No âmbito do Março Mulher, o projecto Bem me Quero, que se centra na prevenção e desocultação da violência doméstica, irá realizar uma exposição com trabalhos de mulheres que pertencem a um grupo de desenvolvimento pessoal e social dinamizado pelo Projecto.

A mostra terá o nome de "Coisas que me entram pelos olhos adentro", o que muito me orgulha. A equipa do Bem me Quero lançou-me o desafio de participar com eles neste momento e aqui estou eu a começar.
O mote para o trabalho a desenvolver por estas mulheres é mostrar essas "coisas" que lhes entram pelos olhos adentro. Como? Através de uma moldura-caixa, em que construirão um pequeno mundo dessas suas coisas, daquilo que lhes invade o quotidiano e que funda e altera a sua posição, o seu olhar.
Este nome que nos une neste momento é, também, o reconhecimento comum dessa dimensão incontornável da importância das "coisas" e do olhar na definição de quem somos.
Eu, na verdade, mal posso esperar.
O princípio que funda esta exposição é o de que, cada olhar, cada pessoa, cada mulher possui não só um mundo único, como também pode criar um mundo único. A materialização daquilo que nos "entra adentro" é uma expressão absoluta de individualidade, de auto-conhecimento, de reconhecimento de poder de criação e mudança.
Quando reconstruímos o nosso mundo, quando o transformamos, quando o colocamos à escala, é possível ampliar a nossa própria presença, a consciência da nossa posição e a possibilidade de alterá-la.

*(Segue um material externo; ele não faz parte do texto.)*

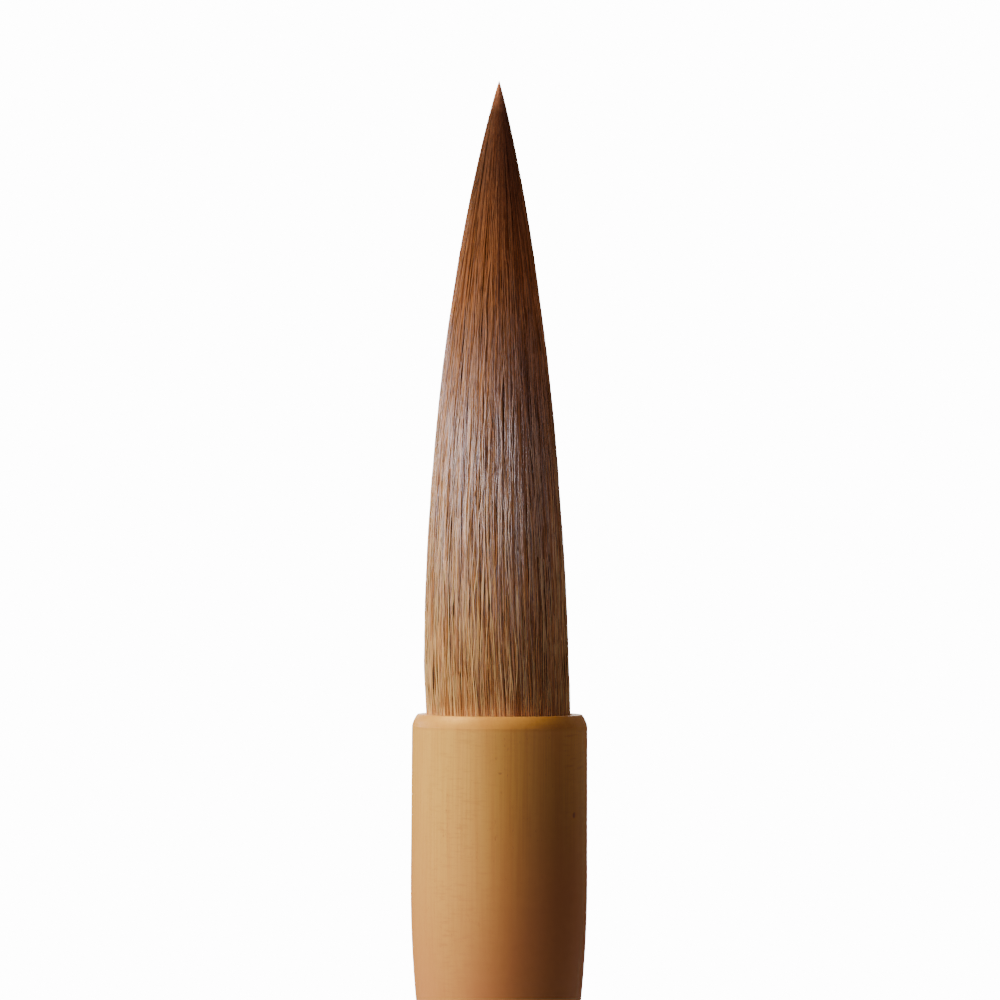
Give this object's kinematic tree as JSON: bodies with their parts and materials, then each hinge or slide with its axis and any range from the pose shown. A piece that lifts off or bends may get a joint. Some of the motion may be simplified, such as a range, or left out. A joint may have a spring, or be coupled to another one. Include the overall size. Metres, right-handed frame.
{
  "type": "calligraphy brush",
  "caption": "Pointed hair tuft that bends in three sprung zones, tied and glued in a full-bodied turned wooden ferrule on a straight wooden shaft with a tail cap.",
  "frame": {"origin": "centre of the tail end's lowest face", "axes": "+Z along the brush from its tail to its hair tip; the tuft bends about +Y, towards +X and -X"},
  "size_m": [0.0148, 0.0146, 0.2494],
  "materials": {
    "ferrule_wood": "satin",
    "shaft_wood": "satin",
    "glue": "satin",
    "seared_hair": "matte",
    "hemp_thread": "matte",
    "core_hair": "satin",
    "cover_hair": "satin"
  },
  "bodies": {
    "handle": {"tail_cap": "shaft_wood", "shaft": "shaft_wood", "ferrule": "ferrule_wood", "glue_bed": "glue", "seared_root": "seared_hair", "binding_thread": "hemp_thread", "waist_core": "core_hair", "waist_cover": "cover_hair"},
    "belly": {"belly_core": "core_hair", "belly_cover": "cover_hair"},
    "throat": {"throat_core": "core_hair", "throat_cover": "cover_hair"},
    "tip": {"tip_core": "core_hair", "tip_cover": "cover_hair"}
  },
  "joints": [
    {"name": "waist_bend", "type": "hinge", "parent": "handle", "child": "belly", "pos_m": [0, 0, 0.20905], "axis": [0, 1, 0], "range_deg": [-20, 20], "stiffness_Nm_per_rad": 0.02},
    {"name": "belly_bend", "type": "hinge", "parent": "belly", "child": "throat", "pos_m": [0, 0, 0.22425], "axis": [0, 1, 0], "range_deg": [-30, 30], "stiffness_Nm_per_rad": 0.008},
    {"name": "throat_bend", "type": "hinge", "parent": "throat", "child": "tip", "pos_m": [0, 0, 0.2384], "axis": [0, 1, 0], "range_deg": [-40, 40], "stiffness_Nm_per_rad": 0.002}
  ]
}
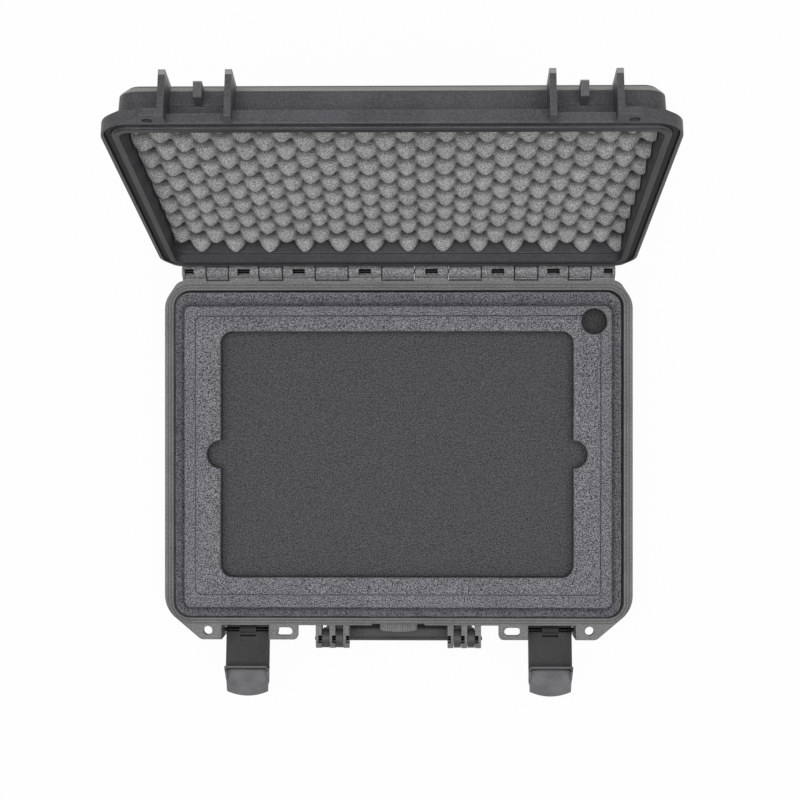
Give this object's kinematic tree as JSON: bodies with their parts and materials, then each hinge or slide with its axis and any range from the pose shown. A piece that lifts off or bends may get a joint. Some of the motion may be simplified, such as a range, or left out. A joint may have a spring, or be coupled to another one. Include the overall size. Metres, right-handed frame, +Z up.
{
  "type": "laptop hard case",
  "caption": "Watertight hard case for a laptop: hinged lid with convoluted foam, cut foam insert, pin-hinged latches, folding handle and pressure knob, shown open",
  "frame": {"origin": "centre of the resting face under the base, on the case's mid plane", "axes": "+Z up out of the open base, +Y towards the hinge, +X to the right seen from the front"},
  "size_m": [0.4758, 0.57, 0.4596],
  "materials": {
    "shell_plastic": "dark grey moulded polypropylene, fine grain",
    "lever_plastic": "dark grey moulded plastic, satin",
    "knob_plastic": "dark grey knurled plastic",
    "valve_plastic": "black moulded plastic",
    "seal_rubber": "black rubber",
    "membrane_white": "white porous membrane",
    "pin_steel": "plain steel rod",
    "base_foam": "dark grey closed-cell foam, speckled",
    "lid_foam": "grey open-cell convoluted foam"
  },
  "bodies": {
    "base": {"base_shell": "shell_plastic", "hinge_pin": "pin_steel", "latch_pin_left": "pin_steel", "latch_pin_right": "pin_steel", "handle_pin_left": "pin_steel", "handle_pin_right": "pin_steel", "valve_body": "valve_plastic", "valve_seal": "seal_rubber", "valve_nut": "valve_plastic", "valve_membrane": "membrane_white", "foam_surround": "base_foam", "foam_corner_post": "base_foam", "foam_tray_frame": "base_foam", "foam_tray_base": "base_foam"},
    "lid": {"lid_shell": "shell_plastic", "lid_gasket": "seal_rubber", "lid_foam": "lid_foam"},
    "latch_left": {"latch_left": "lever_plastic"},
    "latch_right": {"latch_right": "lever_plastic"},
    "handle": {"handle": "lever_plastic"},
    "valve_knob": {"valve_knob": "knob_plastic"}
  },
  "joints": [
    {"name": "lid_hinge", "type": "hinge", "parent": "base", "child": "lid", "pos_m": [0, 0.186, 0.0965], "axis": [1, 0, 0], "range_deg": [0, 104.2]},
    {"name": "latch_left_pivot", "type": "hinge", "parent": "base", "child": "latch_left", "pos_m": [-0.156, -0.1825, 0.07], "axis": [-1, 0, 0], "range_deg": [0, 80]},
    {"name": "latch_right_pivot", "type": "hinge", "parent": "base", "child": "latch_right", "pos_m": [0.156, -0.1825, 0.07], "axis": [-1, 0, 0], "range_deg": [0, 80]},
    {"name": "handle_pivot", "type": "hinge", "parent": "base", "child": "handle", "pos_m": [0, -0.189, 0.086], "axis": [-1, 0, 0], "range_deg": [-5, 110]},
    {"name": "valve_turn", "type": "hinge", "parent": "base", "child": "valve_knob", "pos_m": [0, -0.178, 0.072], "axis": [0, -1, 0], "range_deg": [0, 360]}
  ]
}
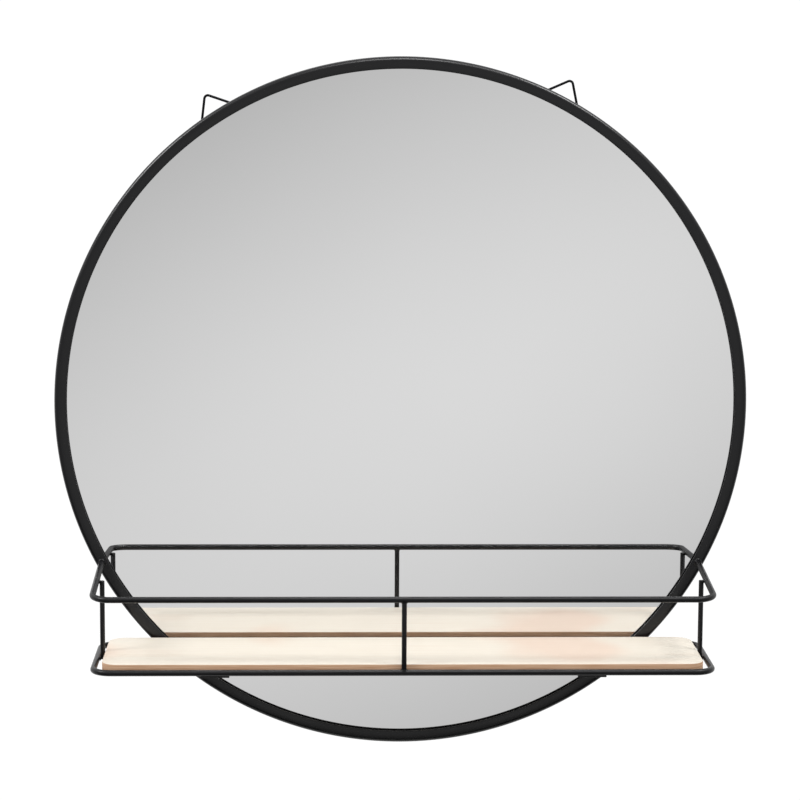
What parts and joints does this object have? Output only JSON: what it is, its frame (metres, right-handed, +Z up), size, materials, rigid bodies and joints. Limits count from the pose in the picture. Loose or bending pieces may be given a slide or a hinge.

Por agora, estou expectante. Para ver, para ir partilhando por aqui e preparando também a minha pequena contribuição para a construção destes pequenos grandes mundos.

Mais informações sobre a programação do Março Mulher, e outros eventos a decorrer em Setúbal, encontram-se aqui.

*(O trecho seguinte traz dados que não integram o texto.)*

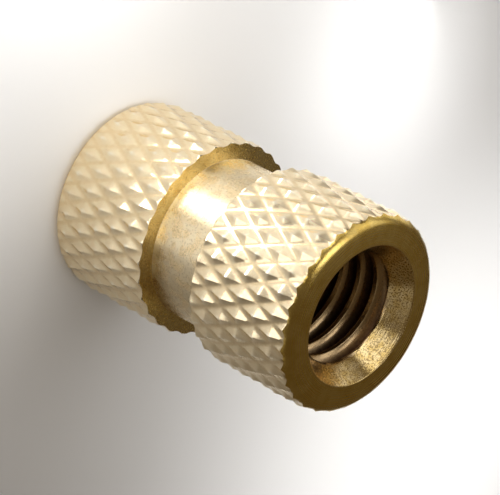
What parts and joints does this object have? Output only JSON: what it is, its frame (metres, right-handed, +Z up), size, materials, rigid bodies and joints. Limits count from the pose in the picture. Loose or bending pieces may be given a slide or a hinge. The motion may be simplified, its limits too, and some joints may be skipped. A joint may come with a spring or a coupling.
{
  "type": "threaded insert",
  "caption": "Cylindrical brass insert with diamond-knurled bands either side of a plain neck and a threaded hole right through, countersunk at both ends.",
  "frame": {"origin": "centre of the lower end face, which the insert stands on", "axes": "+Z up along the insert's axis, towards its other end face; X and Y across it, with +X through a point where two grooves of the knurl cross"},
  "size_m": [0.0074, 0.0074, 0.012],
  "materials": {
    "brass": "turned and knurled, satin"
  },
  "bodies": {
    "root": {"insert_body": "brass"}
  },
  "joints": []
}
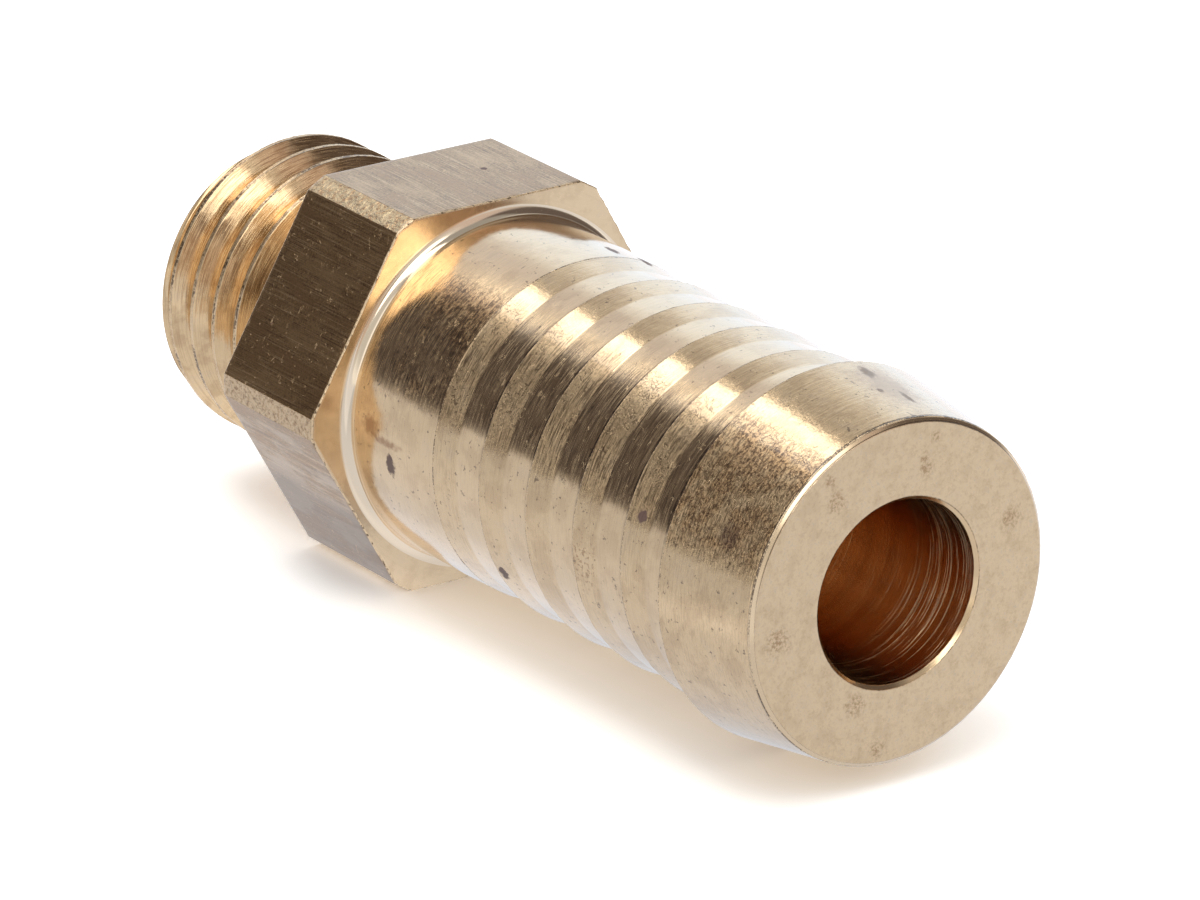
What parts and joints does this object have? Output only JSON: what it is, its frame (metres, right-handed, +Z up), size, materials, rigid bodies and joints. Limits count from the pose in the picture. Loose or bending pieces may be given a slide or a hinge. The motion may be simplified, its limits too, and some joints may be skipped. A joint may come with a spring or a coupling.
{
  "type": "hose adapter",
  "caption": "Straight brass hose adapter: barbed tail for a rubber hose, hexagon for a spanner, male thread, and a bore right through.",
  "frame": {"origin": "on the axis of the bore, in the plane of the shoulder between the hexagon and the thread", "axes": "+X along the axis towards the hose end, +Z up, square to the upper flat of the hexagon; the adapter lies on its lower flat"},
  "size_m": [0.0399, 0.0168, 0.015],
  "materials": {
    "brass": "turned and drawn brass, unplated, lightly tarnished and stained"
  },
  "bodies": {
    "root": {"adapter_body": "brass"}
  },
  "joints": []
}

quinta-feira, 4 de março de 2010

subtil, poderoso

Na Holanda, as mulheres tiveram um grande gesto de cidadania, nas eleições autárquicas. Em protesto contra as posições do partido de extrema-direita face ao islamismo, basicamente dizem combater a "islamização da Holanda", foram votar de lenço na cabeça seguindo a tradição muçulmana (menos ortodoxa).

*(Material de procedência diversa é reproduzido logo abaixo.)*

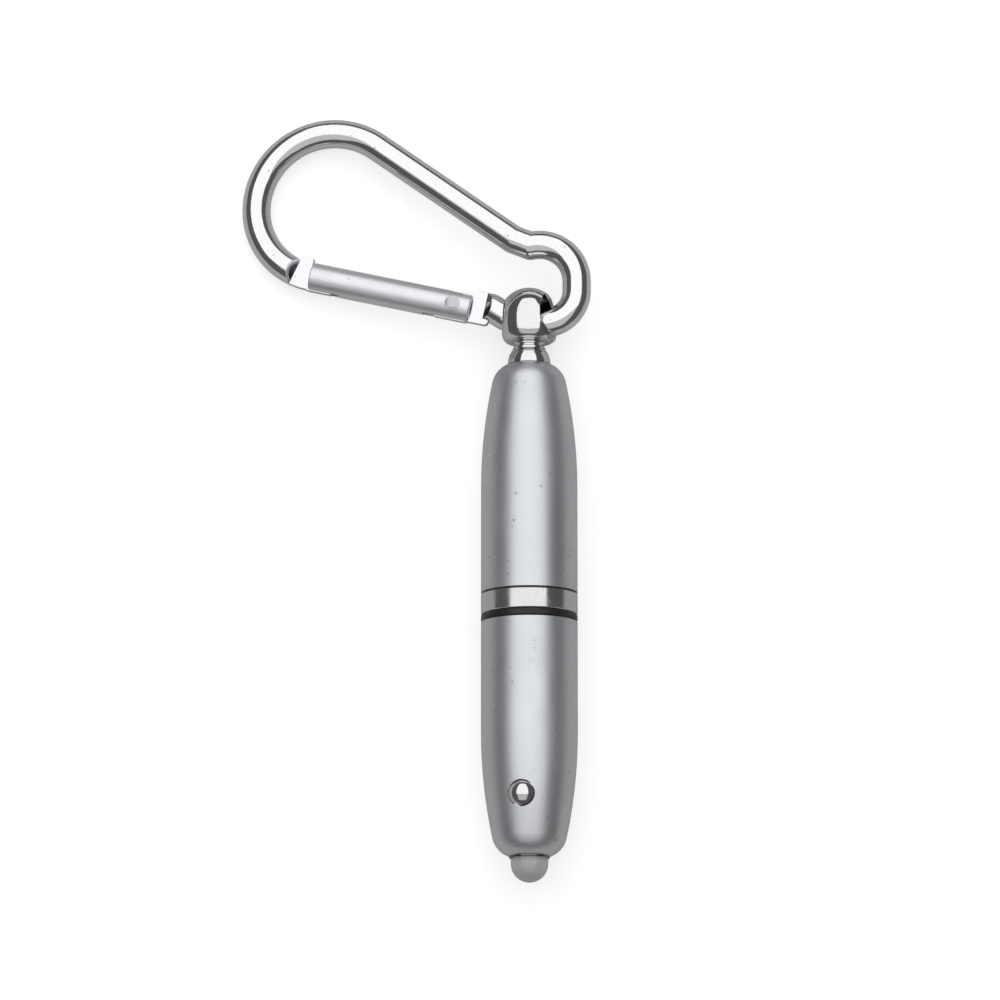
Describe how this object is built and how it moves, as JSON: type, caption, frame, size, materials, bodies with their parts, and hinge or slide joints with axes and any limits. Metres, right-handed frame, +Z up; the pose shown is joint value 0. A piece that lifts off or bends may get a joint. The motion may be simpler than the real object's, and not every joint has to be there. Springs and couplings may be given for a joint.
{
  "type": "keychain flashlight",
  "caption": "Slim metal keychain flashlight with a side push button, a front LED, a ball swivel and a wire carabiner with a sprung gate.",
  "frame": {"origin": "centre of the footprint on the table top, with the light lying down", "axes": "+Z up; +Y along the barrel towards the ball swivel; +X away from the wide end of the carabiner"},
  "size_m": [0.0474, 0.1052, 0.0132],
  "materials": {
    "barrel": "fine satin, anodised silver",
    "band": "polished with fine turning lines",
    "chrome": "polished",
    "wire_chrome": "polished plating with fine wear",
    "gate_metal": "satin",
    "rubber_black": "smooth matt",
    "brass": "plain",
    "spring_steel": "drawn wire",
    "cell_can": "nickel plated",
    "plastic_black": "moulded",
    "plastic_white": "moulded",
    "board_green": "solder mask",
    "clear_epoxy": "clear cast epoxy",
    "lead_metal": "tinned",
    "led_die": "phosphor"
  },
  "bodies": {
    "rear_barrel": {"rear_shell": "barrel", "tail_boss": "chrome", "tail_contact": "brass", "tail_spring": "spring_steel", "battery_sleeve": "plastic_white", "coupler": "band", "gasket_ring": "rubber_black", "o_ring": "rubber_black"},
    "ball_swivel": {"ball_head": "chrome", "swivel_washer": "spring_steel"},
    "carabiner": {"carabiner_frame": "wire_chrome"},
    "gate": {"gate_tube": "gate_metal", "gate_rivet": "gate_metal", "gate_spring": "spring_steel", "gate_spring_seat": "gate_metal"},
    "gate_spring_plunger": {"gate_plunger": "brass"},
    "battery_stack": {"battery_cell_1": "cell_can", "battery_cell_2": "cell_can", "battery_cell_3": "cell_can", "battery_cell_4": "cell_can"},
    "front_half": {"front_shell": "barrel", "led_lens": "clear_epoxy", "led_leads": "lead_metal", "led_chip": "led_die", "led_collar": "chrome", "led_holder": "plastic_black", "circuit_board": "board_green", "switch_body": "plastic_black", "switch_dome": "spring_steel", "resistor": "plastic_black", "module_carrier": "plastic_white", "contact_plug": "plastic_black", "contact_pin": "brass", "contact_spring": "spring_steel", "ground_ring": "brass"},
    "push_button": {"button_cap": "chrome", "switch_plunger": "plastic_white"}
  },
  "joints": [
    {"name": "head_unscrew", "type": "hinge", "parent": "battery_stack", "child": "front_half", "pos_m": [0.01537, -0.01753, 0.0065], "axis": [0, -1, 0], "range_deg": [0, 2520]},
    {"name": "cell_follow", "type": "slide", "parent": "rear_barrel", "child": "battery_stack", "axis": [0, -1, 0], "range_m": [0, 0.0053], "deforming": ["tail_spring"]},
    {"name": "button_press", "type": "slide", "parent": "front_half", "child": "push_button", "axis": [0.1908, 0, -0.9816], "range_m": [0, 0.00045], "stiffness_N_per_m": 2000, "springref_m": -0.0002, "deforming": ["switch_dome"]},
    {"name": "ball_turn", "type": "hinge", "parent": "rear_barrel", "child": "ball_swivel", "pos_m": [0.01537, 0.02431, 0.0065], "axis": [0, 1, 0], "continuous": true},
    {"name": "carabiner_swing", "type": "hinge", "parent": "ball_swivel", "child": "carabiner", "pos_m": [0.01537, 0.02431, 0.0065], "axis": [0.9397, 0, 0.342], "range_deg": [-110, 110]},
    {"name": "gate_hinge", "type": "hinge", "parent": "carabiner", "child": "gate", "pos_m": [0.00518, 0.02625, 0.00525], "axis": [0.1221, 0, -0.9925], "range_deg": [0, 35], "stiffness_Nm_per_rad": 0.02, "springref_deg": -28.65, "deforming": ["gate_spring"]},
    {"name": "gate_plunger_slide", "type": "slide", "parent": "gate", "child": "gate_spring_plunger", "axis": [-0.9671, 0.225, -0.119], "range_m": [0, 0.0008]}
  ],
  "couplings": [
    {"joint": "cell_follow", "follows": "head_unscrew", "m_per_rad": 0.00011937},
    {"joint": "gate_plunger_slide", "follows": "gate_hinge", "m_per_rad": 0.0012}
  ]
}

Esta imagem, retirada hoje do jornal oje, mostra quão impactante pode ser um gesto tão subtil, quando combinado em colectivo.
Este gesto nobre de aceitação, de abraço por uma cultura muito diferente da sua, martirizante de diferente, violenta e demolidora por vezes, mostra ao mundo, aos outros, quão singular pode ser uma cultura se for múltipla. Aqui, o problema não é o islamismo, é a extrema-direita, e daí a grande nobreza do gesto. Porque é fácil apontar tudo o que está "errado" na tradição islâmica. Mais difícil é conseguir entender que fazem parte de nós. As mulheres muçulmanas que vivem na Holanda são privilegiadas, em face daquelas que vivem no Afeganistão por exemplo. Têm limitações, por certo incomportáveis para uma mulher ocidental emancipada, mas não há uma escala absoluta de emancipação. É sempre relativa. Até a violência pode ser relativa, mesmo quando é absoluta.
Em Londres, vi mulheres muçulmanas de lenço a fumar cigarros com os seus amigos de todas as cores, vi mulheres de lenço a atender na GAP. Não me chocou, achei maravilhoso. Não me choca que uma mulher decida usar um lenço por escolha sua, mesmo que eu não entenda os pressupostos disso.
Entendo as holandesas ocidentais que usaram lenço em forma de protesto. Faria o mesmo! Por que não hei-de entender que uma mulher use lenço por qualquer coisa em que acredita?
Obviamente, o elogio aqui é mais pelo gesto ocidental do que pelo gesto muçulmano, até porque não conseguiria elogiá-lo, não faz parte de mim. O gesto ocidental de pôr o lenço na cabeça é uma manifestação da utopia que queremos. Uma utopia que vai contra a visão da extrema-direita e, com certeza, de algum do mundo islâmico. Uma utopia de liberdade, de integração, de diferença.
Ando por estes dias a ler um grande livro, Caderno afegão, da Alexandra Lucas Coelho, sobre o qual gostaria de falar quando terminasse. Coloca muitas destas questões em evidência, num mundo tão diferente, mas que é nosso também. Não é possível expulsá-lo, não é possível "ajudá-lo" numa atitude condescendente e de superioridade cultural, é necessário vivê-lo, é necessário colocar o lenço na cabeça. Para mostrar que estamos todo aqui e que o queremos.